Task objective — State how many lines in the entries below contain "this". Write nothing but the number.

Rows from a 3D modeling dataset
== == ==
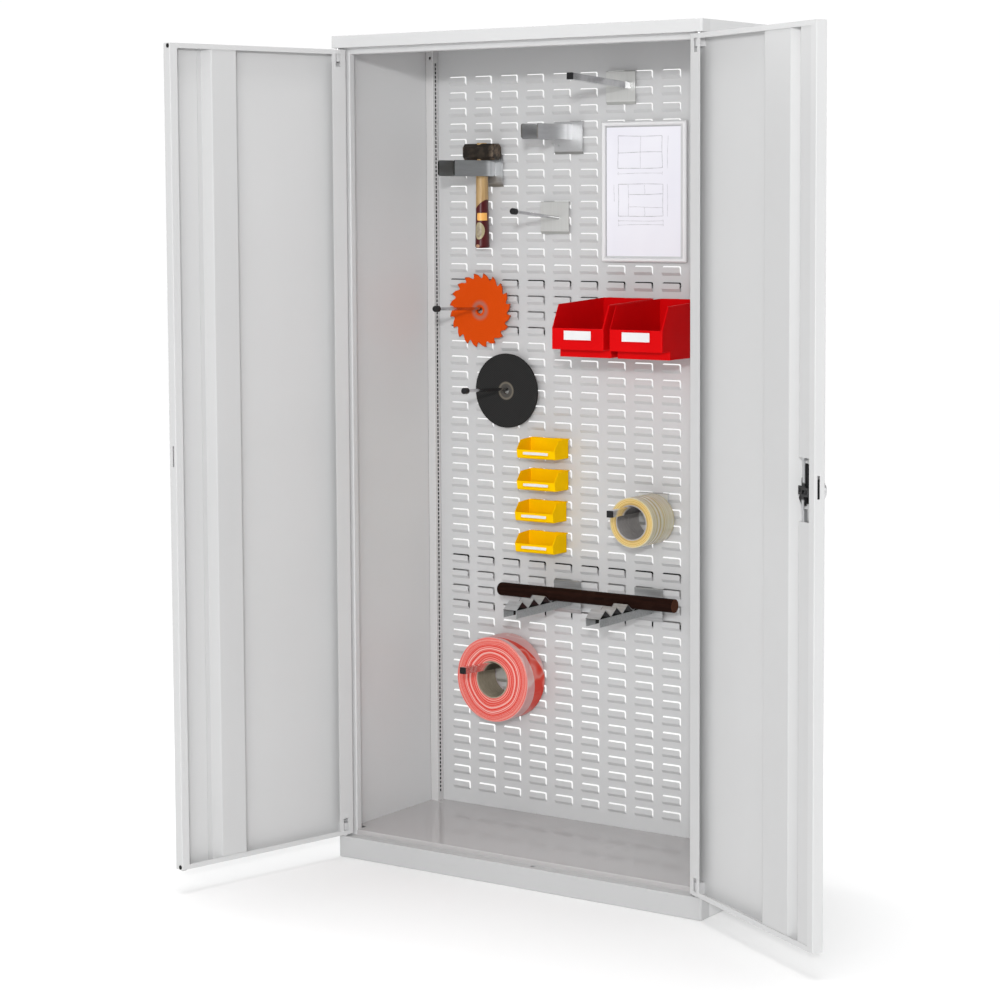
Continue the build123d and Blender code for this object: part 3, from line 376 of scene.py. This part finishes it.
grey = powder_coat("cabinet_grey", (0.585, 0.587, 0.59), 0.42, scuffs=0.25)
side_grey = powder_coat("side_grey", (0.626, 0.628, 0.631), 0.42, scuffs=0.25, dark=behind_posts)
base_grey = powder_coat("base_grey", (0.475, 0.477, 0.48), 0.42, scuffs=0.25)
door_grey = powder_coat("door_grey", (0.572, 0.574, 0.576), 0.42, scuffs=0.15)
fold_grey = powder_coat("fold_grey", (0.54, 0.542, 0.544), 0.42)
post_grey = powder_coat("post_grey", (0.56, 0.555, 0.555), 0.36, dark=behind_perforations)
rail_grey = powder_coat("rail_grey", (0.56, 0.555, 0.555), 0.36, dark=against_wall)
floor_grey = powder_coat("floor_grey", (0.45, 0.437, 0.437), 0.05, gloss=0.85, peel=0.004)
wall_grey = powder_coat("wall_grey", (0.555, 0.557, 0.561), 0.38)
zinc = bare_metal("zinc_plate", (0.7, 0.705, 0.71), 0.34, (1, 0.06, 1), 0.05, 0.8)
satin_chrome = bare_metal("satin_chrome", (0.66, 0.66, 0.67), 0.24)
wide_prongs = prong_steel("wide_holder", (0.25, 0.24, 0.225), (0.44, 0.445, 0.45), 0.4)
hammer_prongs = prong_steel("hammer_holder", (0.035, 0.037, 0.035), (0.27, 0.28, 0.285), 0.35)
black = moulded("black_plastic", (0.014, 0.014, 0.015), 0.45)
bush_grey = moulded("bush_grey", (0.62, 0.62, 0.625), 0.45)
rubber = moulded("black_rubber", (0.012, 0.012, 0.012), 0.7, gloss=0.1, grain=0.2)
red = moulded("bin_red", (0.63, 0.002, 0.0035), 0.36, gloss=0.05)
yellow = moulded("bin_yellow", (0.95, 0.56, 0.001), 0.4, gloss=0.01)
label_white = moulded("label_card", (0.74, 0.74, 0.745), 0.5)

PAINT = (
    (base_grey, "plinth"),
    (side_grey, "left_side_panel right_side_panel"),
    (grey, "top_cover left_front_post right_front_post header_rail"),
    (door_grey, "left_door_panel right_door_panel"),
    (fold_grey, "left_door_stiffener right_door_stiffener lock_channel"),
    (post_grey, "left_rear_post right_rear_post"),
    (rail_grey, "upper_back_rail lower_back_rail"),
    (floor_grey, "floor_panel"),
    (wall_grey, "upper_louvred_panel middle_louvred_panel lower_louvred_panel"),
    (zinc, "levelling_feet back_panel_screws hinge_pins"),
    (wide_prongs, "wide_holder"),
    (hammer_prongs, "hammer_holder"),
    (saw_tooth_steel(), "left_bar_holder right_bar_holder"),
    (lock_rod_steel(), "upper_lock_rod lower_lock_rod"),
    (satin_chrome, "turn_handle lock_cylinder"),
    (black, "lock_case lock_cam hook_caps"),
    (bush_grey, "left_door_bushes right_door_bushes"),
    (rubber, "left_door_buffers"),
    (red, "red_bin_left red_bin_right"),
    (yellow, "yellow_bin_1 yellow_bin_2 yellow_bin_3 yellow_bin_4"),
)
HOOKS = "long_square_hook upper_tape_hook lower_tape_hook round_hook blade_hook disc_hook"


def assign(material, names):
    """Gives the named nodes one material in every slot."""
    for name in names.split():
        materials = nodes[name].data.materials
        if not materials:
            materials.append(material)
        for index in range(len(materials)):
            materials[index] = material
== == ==
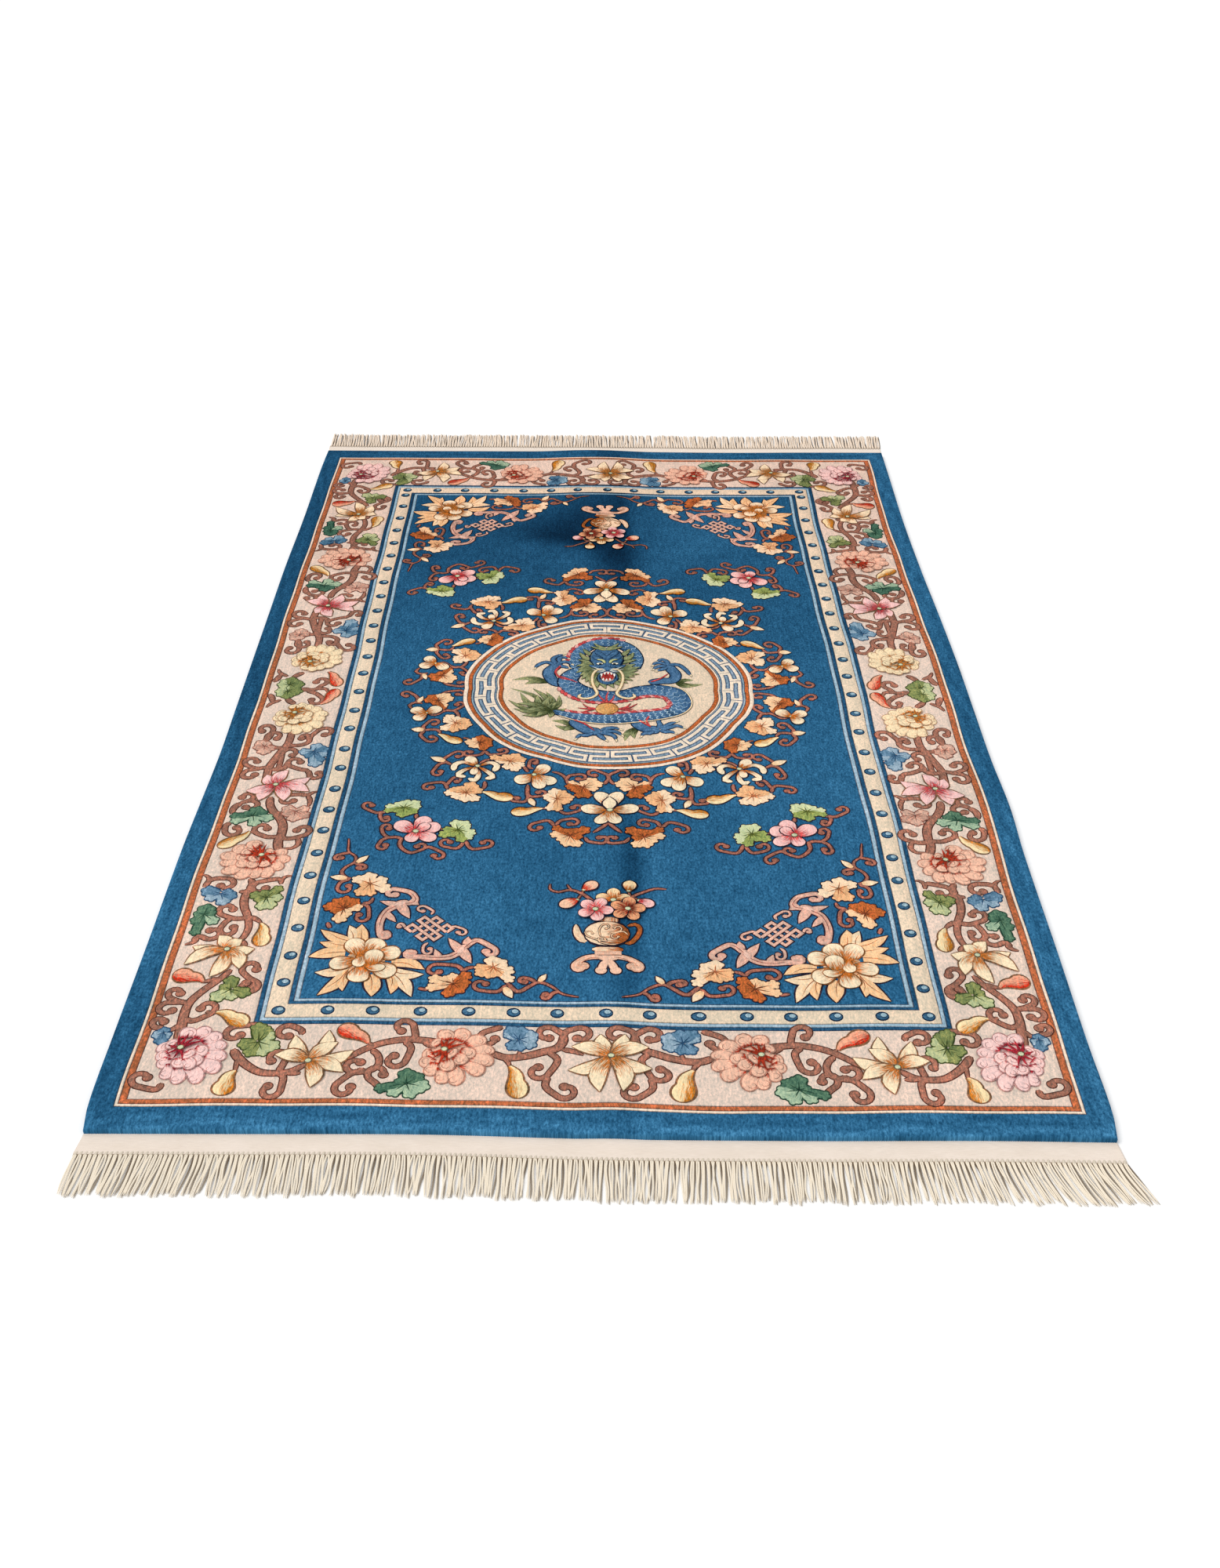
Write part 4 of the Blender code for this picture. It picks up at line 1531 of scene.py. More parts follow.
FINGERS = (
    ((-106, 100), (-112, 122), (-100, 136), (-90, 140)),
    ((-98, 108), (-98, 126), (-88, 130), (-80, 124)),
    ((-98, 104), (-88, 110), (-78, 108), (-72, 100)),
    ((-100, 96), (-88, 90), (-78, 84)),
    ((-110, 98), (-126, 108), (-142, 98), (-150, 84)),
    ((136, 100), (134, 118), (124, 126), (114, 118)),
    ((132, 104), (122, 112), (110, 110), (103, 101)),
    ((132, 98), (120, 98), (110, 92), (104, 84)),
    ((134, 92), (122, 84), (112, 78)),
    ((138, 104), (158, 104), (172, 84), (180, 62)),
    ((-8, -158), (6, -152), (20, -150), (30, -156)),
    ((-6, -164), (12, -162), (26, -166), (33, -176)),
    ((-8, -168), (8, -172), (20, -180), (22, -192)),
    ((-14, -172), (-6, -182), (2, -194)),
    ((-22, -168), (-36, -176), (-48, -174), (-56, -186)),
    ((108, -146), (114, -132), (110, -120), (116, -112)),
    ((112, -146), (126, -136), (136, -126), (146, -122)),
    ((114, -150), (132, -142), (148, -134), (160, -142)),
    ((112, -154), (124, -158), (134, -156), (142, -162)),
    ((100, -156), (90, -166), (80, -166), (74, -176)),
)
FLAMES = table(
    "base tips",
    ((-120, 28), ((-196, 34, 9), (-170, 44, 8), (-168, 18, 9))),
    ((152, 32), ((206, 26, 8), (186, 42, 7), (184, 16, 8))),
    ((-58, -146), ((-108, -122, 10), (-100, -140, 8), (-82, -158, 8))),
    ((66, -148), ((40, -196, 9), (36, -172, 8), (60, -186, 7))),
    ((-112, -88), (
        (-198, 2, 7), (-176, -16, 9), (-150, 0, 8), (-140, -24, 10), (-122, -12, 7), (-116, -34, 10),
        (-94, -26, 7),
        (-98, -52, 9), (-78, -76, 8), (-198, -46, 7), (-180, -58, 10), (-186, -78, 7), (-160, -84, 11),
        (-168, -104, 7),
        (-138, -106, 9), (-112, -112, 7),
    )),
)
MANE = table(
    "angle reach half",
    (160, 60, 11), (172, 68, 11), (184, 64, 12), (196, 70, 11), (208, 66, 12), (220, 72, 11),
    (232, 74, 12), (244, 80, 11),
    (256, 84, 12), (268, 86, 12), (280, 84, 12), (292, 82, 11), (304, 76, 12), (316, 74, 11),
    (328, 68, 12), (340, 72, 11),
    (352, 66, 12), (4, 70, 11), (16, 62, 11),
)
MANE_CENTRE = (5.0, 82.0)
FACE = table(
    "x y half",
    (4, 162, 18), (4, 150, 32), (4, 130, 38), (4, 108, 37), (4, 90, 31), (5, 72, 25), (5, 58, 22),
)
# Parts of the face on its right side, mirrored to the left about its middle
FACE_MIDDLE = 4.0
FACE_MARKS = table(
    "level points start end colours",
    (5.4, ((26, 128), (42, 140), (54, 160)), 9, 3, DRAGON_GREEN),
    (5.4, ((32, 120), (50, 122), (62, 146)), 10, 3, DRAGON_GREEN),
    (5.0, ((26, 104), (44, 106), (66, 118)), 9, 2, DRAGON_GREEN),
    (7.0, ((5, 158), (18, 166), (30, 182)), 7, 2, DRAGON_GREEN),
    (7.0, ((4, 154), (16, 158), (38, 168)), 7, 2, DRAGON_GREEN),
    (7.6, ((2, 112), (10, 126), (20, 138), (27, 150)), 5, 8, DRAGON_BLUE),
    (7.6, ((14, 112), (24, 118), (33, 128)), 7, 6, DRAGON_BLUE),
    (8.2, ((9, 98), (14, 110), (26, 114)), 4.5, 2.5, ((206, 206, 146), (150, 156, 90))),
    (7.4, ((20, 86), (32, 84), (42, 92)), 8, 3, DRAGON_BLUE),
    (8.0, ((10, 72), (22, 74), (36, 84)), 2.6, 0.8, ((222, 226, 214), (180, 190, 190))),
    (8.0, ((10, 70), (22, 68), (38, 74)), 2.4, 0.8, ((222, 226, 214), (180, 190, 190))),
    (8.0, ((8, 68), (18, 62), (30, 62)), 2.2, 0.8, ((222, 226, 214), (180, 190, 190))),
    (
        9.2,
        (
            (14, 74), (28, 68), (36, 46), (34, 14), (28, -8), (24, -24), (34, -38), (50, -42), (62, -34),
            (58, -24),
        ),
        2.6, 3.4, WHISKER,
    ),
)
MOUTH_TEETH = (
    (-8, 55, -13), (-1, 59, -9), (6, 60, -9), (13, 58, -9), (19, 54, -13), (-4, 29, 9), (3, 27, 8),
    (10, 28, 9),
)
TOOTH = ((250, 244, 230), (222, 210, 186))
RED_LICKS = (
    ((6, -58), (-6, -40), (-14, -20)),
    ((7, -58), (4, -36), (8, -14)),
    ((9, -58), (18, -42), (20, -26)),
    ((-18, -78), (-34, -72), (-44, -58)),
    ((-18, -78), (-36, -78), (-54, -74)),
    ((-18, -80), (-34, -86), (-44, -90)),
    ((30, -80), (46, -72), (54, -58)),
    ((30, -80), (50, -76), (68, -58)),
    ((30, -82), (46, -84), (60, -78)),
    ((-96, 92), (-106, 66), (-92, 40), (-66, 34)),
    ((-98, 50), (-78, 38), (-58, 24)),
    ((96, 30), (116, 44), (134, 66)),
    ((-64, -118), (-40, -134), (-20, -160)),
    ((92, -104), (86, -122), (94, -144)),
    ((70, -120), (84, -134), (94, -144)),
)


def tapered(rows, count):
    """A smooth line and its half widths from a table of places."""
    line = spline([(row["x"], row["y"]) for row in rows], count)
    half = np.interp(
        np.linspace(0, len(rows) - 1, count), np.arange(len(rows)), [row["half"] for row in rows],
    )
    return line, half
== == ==
Full response — 2